▶ [Written problem]:
The data below is to be returned in full and exactly.
--- Start of Data shown ---
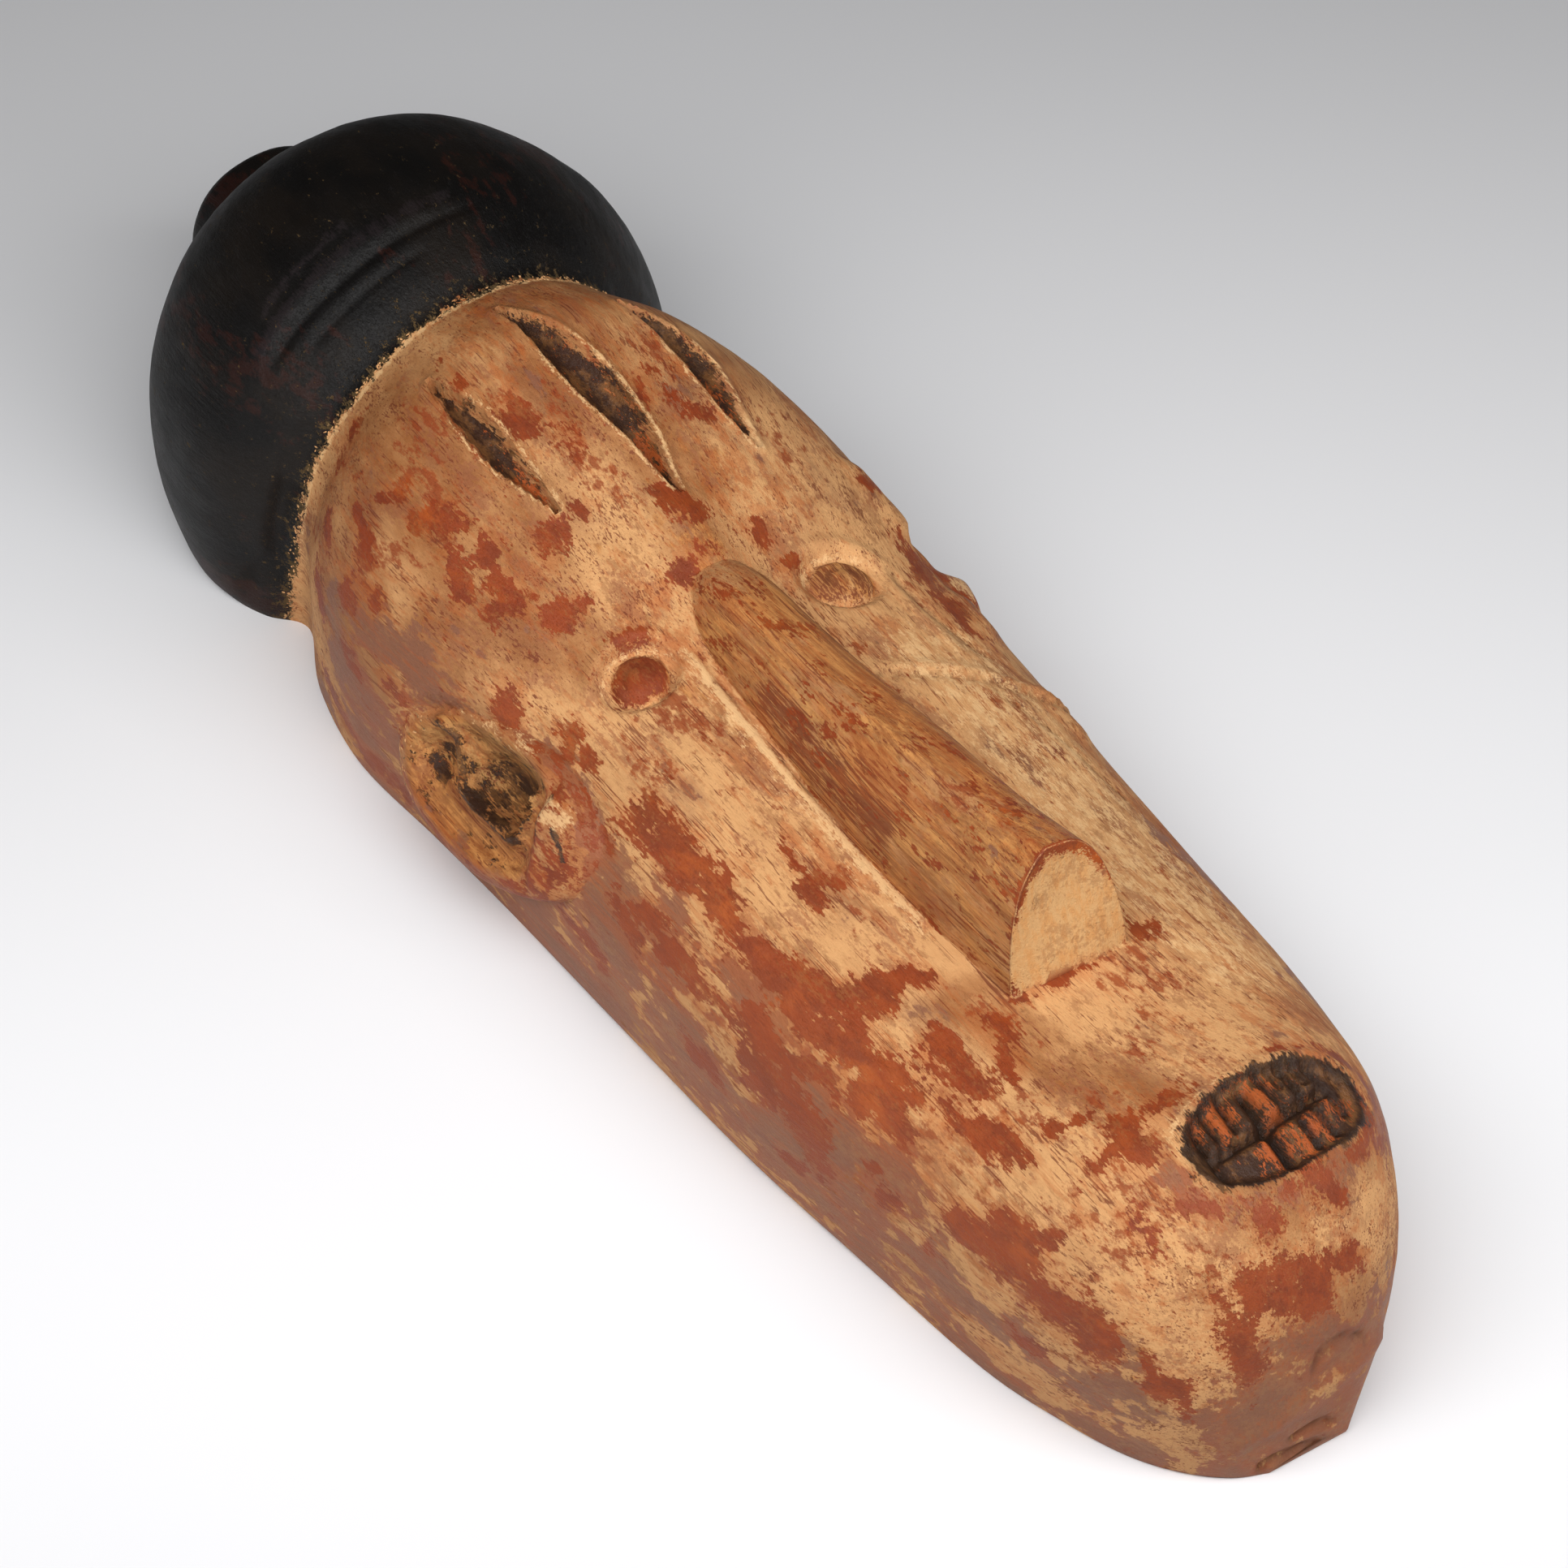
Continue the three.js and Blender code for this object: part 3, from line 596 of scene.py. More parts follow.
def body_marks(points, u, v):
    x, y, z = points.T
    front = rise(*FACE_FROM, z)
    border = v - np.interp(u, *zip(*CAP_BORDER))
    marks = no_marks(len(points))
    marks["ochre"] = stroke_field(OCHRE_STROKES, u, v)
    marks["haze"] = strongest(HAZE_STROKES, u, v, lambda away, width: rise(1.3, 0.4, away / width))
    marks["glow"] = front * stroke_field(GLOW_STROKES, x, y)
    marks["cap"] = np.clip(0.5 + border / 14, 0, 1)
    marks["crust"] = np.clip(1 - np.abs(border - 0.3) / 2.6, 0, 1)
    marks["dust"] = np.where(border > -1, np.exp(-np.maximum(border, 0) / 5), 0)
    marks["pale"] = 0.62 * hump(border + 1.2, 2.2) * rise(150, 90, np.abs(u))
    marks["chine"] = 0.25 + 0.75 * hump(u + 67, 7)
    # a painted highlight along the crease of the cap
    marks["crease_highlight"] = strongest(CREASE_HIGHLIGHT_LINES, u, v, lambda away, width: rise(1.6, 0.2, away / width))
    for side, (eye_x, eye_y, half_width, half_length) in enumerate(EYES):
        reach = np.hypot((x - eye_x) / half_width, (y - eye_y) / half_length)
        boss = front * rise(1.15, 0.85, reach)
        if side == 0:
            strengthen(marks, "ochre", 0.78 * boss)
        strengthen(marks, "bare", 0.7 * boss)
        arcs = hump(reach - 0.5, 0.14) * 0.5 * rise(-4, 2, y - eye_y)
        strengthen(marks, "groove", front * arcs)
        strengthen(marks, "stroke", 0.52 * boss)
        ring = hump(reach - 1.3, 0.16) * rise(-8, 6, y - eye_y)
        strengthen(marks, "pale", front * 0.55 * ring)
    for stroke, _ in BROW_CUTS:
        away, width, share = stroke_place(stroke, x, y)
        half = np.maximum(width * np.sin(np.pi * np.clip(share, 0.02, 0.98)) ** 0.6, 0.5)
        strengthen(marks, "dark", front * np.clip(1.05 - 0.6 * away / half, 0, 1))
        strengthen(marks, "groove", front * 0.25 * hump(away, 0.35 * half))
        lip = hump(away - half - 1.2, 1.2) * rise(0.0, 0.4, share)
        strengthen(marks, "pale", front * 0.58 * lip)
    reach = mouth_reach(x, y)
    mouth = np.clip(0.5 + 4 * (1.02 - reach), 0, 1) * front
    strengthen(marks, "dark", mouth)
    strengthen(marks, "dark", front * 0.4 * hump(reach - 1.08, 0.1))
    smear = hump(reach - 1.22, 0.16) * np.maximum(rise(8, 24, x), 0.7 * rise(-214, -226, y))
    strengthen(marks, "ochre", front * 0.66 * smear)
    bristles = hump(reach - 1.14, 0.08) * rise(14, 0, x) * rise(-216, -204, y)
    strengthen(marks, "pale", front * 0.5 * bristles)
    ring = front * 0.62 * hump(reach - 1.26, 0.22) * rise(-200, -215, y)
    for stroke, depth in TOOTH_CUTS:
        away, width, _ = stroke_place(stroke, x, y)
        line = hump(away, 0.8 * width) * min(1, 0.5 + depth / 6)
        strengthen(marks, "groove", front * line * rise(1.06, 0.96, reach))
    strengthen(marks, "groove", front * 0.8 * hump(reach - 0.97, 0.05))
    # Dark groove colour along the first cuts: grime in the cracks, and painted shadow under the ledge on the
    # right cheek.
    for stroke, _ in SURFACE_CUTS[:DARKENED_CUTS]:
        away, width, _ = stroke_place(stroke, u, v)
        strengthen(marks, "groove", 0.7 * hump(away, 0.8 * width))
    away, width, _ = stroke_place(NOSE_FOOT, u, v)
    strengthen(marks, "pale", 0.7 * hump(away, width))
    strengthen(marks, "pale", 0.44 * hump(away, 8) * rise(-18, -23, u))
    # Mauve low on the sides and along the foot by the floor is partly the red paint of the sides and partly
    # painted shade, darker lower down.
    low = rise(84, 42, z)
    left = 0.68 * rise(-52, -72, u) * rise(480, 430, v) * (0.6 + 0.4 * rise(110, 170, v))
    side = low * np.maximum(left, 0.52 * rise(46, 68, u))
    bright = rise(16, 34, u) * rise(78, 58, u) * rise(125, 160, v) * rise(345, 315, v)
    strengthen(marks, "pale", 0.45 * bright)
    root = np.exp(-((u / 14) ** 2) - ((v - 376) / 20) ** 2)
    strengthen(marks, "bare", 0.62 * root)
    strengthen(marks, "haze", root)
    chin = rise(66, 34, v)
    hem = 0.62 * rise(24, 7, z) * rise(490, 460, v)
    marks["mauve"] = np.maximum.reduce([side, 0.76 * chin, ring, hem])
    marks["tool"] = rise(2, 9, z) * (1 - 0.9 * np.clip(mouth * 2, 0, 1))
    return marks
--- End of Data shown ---
▶ [Full solution]:
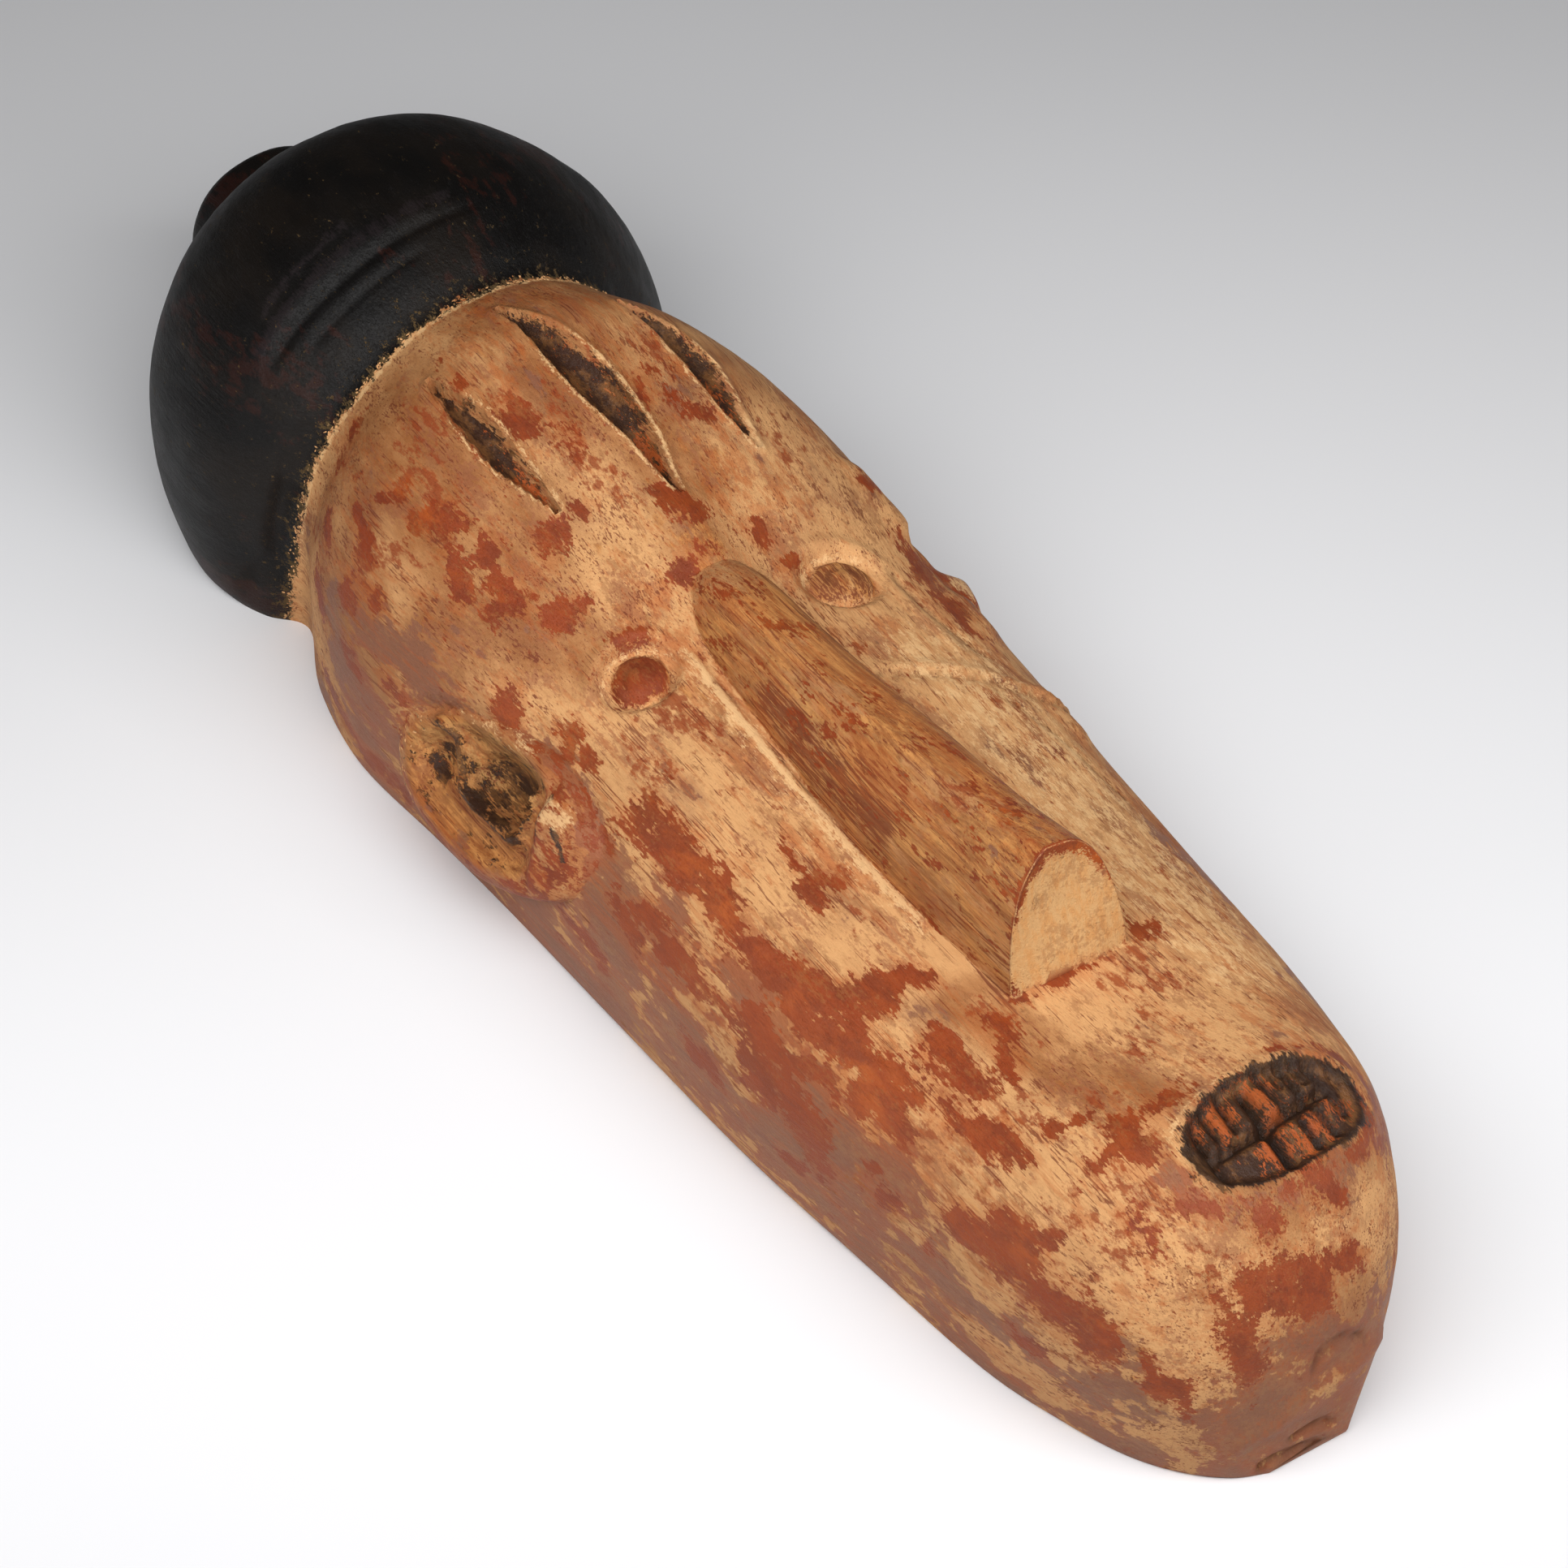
Continue the three.js and Blender code for this object: part 3, from line 596 of scene.py. More parts follow.
def body_marks(points, u, v):
    x, y, z = points.T
    front = rise(*FACE_FROM, z)
    border = v - np.interp(u, *zip(*CAP_BORDER))
    marks = no_marks(len(points))
    marks["ochre"] = stroke_field(OCHRE_STROKES, u, v)
    marks["haze"] = strongest(HAZE_STROKES, u, v, lambda away, width: rise(1.3, 0.4, away / width))
    marks["glow"] = front * stroke_field(GLOW_STROKES, x, y)
    marks["cap"] = np.clip(0.5 + border / 14, 0, 1)
    marks["crust"] = np.clip(1 - np.abs(border - 0.3) / 2.6, 0, 1)
    marks["dust"] = np.where(border > -1, np.exp(-np.maximum(border, 0) / 5), 0)
    marks["pale"] = 0.62 * hump(border + 1.2, 2.2) * rise(150, 90, np.abs(u))
    marks["chine"] = 0.25 + 0.75 * hump(u + 67, 7)
    # a painted highlight along the crease of the cap
    marks["crease_highlight"] = strongest(CREASE_HIGHLIGHT_LINES, u, v, lambda away, width: rise(1.6, 0.2, away / width))
    for side, (eye_x, eye_y, half_width, half_length) in enumerate(EYES):
        reach = np.hypot((x - eye_x) / half_width, (y - eye_y) / half_length)
        boss = front * rise(1.15, 0.85, reach)
        if side == 0:
            strengthen(marks, "ochre", 0.78 * boss)
        strengthen(marks, "bare", 0.7 * boss)
        arcs = hump(reach - 0.5, 0.14) * 0.5 * rise(-4, 2, y - eye_y)
        strengthen(marks, "groove", front * arcs)
        strengthen(marks, "stroke", 0.52 * boss)
        ring = hump(reach - 1.3, 0.16) * rise(-8, 6, y - eye_y)
        strengthen(marks, "pale", front * 0.55 * ring)
    for stroke, _ in BROW_CUTS:
        away, width, share = stroke_place(stroke, x, y)
        half = np.maximum(width * np.sin(np.pi * np.clip(share, 0.02, 0.98)) ** 0.6, 0.5)
        strengthen(marks, "dark", front * np.clip(1.05 - 0.6 * away / half, 0, 1))
        strengthen(marks, "groove", front * 0.25 * hump(away, 0.35 * half))
        lip = hump(away - half - 1.2, 1.2) * rise(0.0, 0.4, share)
        strengthen(marks, "pale", front * 0.58 * lip)
    reach = mouth_reach(x, y)
    mouth = np.clip(0.5 + 4 * (1.02 - reach), 0, 1) * front
    strengthen(marks, "dark", mouth)
    strengthen(marks, "dark", front * 0.4 * hump(reach - 1.08, 0.1))
    smear = hump(reach - 1.22, 0.16) * np.maximum(rise(8, 24, x), 0.7 * rise(-214, -226, y))
    strengthen(marks, "ochre", front * 0.66 * smear)
    bristles = hump(reach - 1.14, 0.08) * rise(14, 0, x) * rise(-216, -204, y)
    strengthen(marks, "pale", front * 0.5 * bristles)
    ring = front * 0.62 * hump(reach - 1.26, 0.22) * rise(-200, -215, y)
    for stroke, depth in TOOTH_CUTS:
        away, width, _ = stroke_place(stroke, x, y)
        line = hump(away, 0.8 * width) * min(1, 0.5 + depth / 6)
        strengthen(marks, "groove", front * line * rise(1.06, 0.96, reach))
    strengthen(marks, "groove", front * 0.8 * hump(reach - 0.97, 0.05))
    # Dark groove colour along the first cuts: grime in the cracks, and painted shadow under the ledge on the
    # right cheek.
    for stroke, _ in SURFACE_CUTS[:DARKENED_CUTS]:
        away, width, _ = stroke_place(stroke, u, v)
        strengthen(marks, "groove", 0.7 * hump(away, 0.8 * width))
    away, width, _ = stroke_place(NOSE_FOOT, u, v)
    strengthen(marks, "pale", 0.7 * hump(away, width))
    strengthen(marks, "pale", 0.44 * hump(away, 8) * rise(-18, -23, u))
    # Mauve low on the sides and along the foot by the floor is partly the red paint of the sides and partly
    # painted shade, darker lower down.
    low = rise(84, 42, z)
    left = 0.68 * rise(-52, -72, u) * rise(480, 430, v) * (0.6 + 0.4 * rise(110, 170, v))
    side = low * np.maximum(left, 0.52 * rise(46, 68, u))
    bright = rise(16, 34, u) * rise(78, 58, u) * rise(125, 160, v) * rise(345, 315, v)
    strengthen(marks, "pale", 0.45 * bright)
    root = np.exp(-((u / 14) ** 2) - ((v - 376) / 20) ** 2)
    strengthen(marks, "bare", 0.62 * root)
    strengthen(marks, "haze", root)
    chin = rise(66, 34, v)
    hem = 0.62 * rise(24, 7, z) * rise(490, 460, v)
    marks["mauve"] = np.maximum.reduce([side, 0.76 * chin, ring, hem])
    marks["tool"] = rise(2, 9, z) * (1 - 0.9 * np.clip(mouth * 2, 0, 1))
    return marks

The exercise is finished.